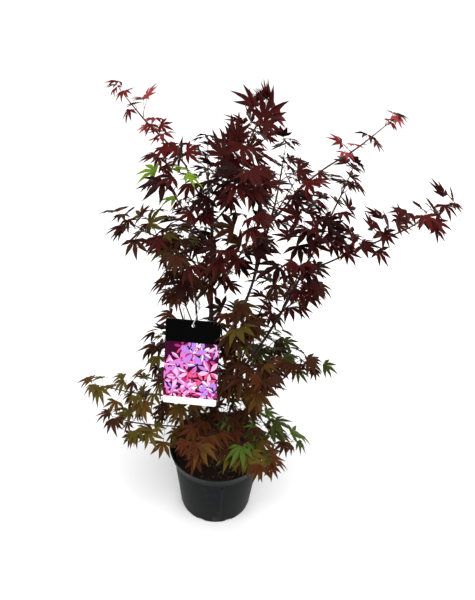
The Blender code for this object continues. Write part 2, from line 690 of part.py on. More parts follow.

----------------

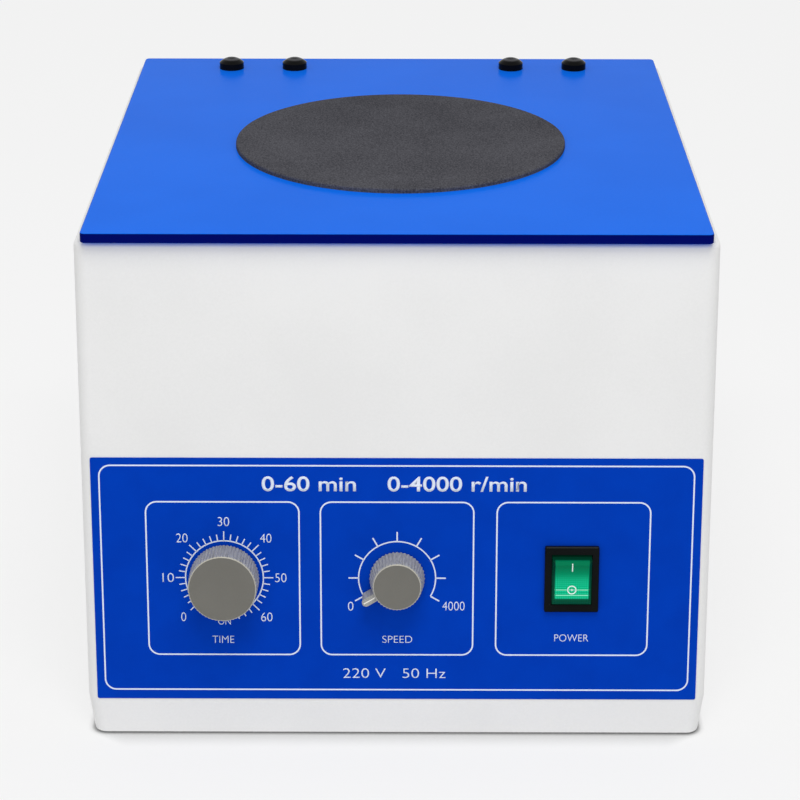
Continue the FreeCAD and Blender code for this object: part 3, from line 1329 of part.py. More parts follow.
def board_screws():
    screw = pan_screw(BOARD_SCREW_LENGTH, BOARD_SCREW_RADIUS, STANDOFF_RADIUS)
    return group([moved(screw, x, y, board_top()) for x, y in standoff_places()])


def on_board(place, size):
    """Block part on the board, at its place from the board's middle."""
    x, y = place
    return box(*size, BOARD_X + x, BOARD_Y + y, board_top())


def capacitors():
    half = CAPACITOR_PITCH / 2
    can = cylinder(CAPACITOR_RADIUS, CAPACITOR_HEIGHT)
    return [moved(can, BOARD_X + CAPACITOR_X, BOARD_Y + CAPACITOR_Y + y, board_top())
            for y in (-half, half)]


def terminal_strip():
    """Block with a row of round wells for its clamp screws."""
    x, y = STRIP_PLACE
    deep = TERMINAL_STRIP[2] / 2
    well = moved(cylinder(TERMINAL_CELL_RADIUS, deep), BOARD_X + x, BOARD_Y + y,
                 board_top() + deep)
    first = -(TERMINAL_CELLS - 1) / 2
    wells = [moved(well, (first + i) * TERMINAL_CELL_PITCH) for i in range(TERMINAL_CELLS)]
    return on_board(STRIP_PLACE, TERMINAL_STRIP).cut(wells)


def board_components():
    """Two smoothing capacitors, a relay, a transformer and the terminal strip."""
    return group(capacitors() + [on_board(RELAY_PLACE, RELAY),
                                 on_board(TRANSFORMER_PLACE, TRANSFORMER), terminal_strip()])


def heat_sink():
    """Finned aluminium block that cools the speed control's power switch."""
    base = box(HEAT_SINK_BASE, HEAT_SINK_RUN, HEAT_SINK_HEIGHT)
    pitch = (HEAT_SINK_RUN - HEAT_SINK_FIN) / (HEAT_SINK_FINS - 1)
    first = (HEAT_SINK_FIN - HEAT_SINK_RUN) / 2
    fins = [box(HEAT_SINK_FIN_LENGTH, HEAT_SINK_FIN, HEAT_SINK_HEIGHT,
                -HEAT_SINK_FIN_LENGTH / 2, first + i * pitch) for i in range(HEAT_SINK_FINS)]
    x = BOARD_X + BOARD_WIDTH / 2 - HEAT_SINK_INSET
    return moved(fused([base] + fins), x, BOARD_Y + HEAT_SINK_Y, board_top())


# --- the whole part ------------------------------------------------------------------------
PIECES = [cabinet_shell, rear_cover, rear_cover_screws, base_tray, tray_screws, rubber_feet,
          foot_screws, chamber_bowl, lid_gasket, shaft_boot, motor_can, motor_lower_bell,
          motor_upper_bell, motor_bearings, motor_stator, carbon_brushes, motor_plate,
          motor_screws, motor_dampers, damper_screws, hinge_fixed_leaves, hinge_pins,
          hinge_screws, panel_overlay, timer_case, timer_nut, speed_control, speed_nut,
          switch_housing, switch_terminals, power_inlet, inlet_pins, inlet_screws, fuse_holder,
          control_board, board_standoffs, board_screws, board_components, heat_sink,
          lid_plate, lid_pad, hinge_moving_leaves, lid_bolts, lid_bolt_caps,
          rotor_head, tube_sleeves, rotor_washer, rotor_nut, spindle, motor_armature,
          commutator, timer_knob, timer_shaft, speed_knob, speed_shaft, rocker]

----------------

• [What you should do]: Quote the lines that begin at the line containing "Continue the FreeCAD" and end at the line containing "return group([moved(screw, x, y, board_top())", keeping both of those lines.

• [Result of the exercise]:
Continue the FreeCAD and Blender code for this object: part 3, from line 1329 of part.py. More parts follow.
def board_screws():
    screw = pan_screw(BOARD_SCREW_LENGTH, BOARD_SCREW_RADIUS, STANDOFF_RADIUS)
    return group([moved(screw, x, y, board_top()) for x, y in standoff_places()])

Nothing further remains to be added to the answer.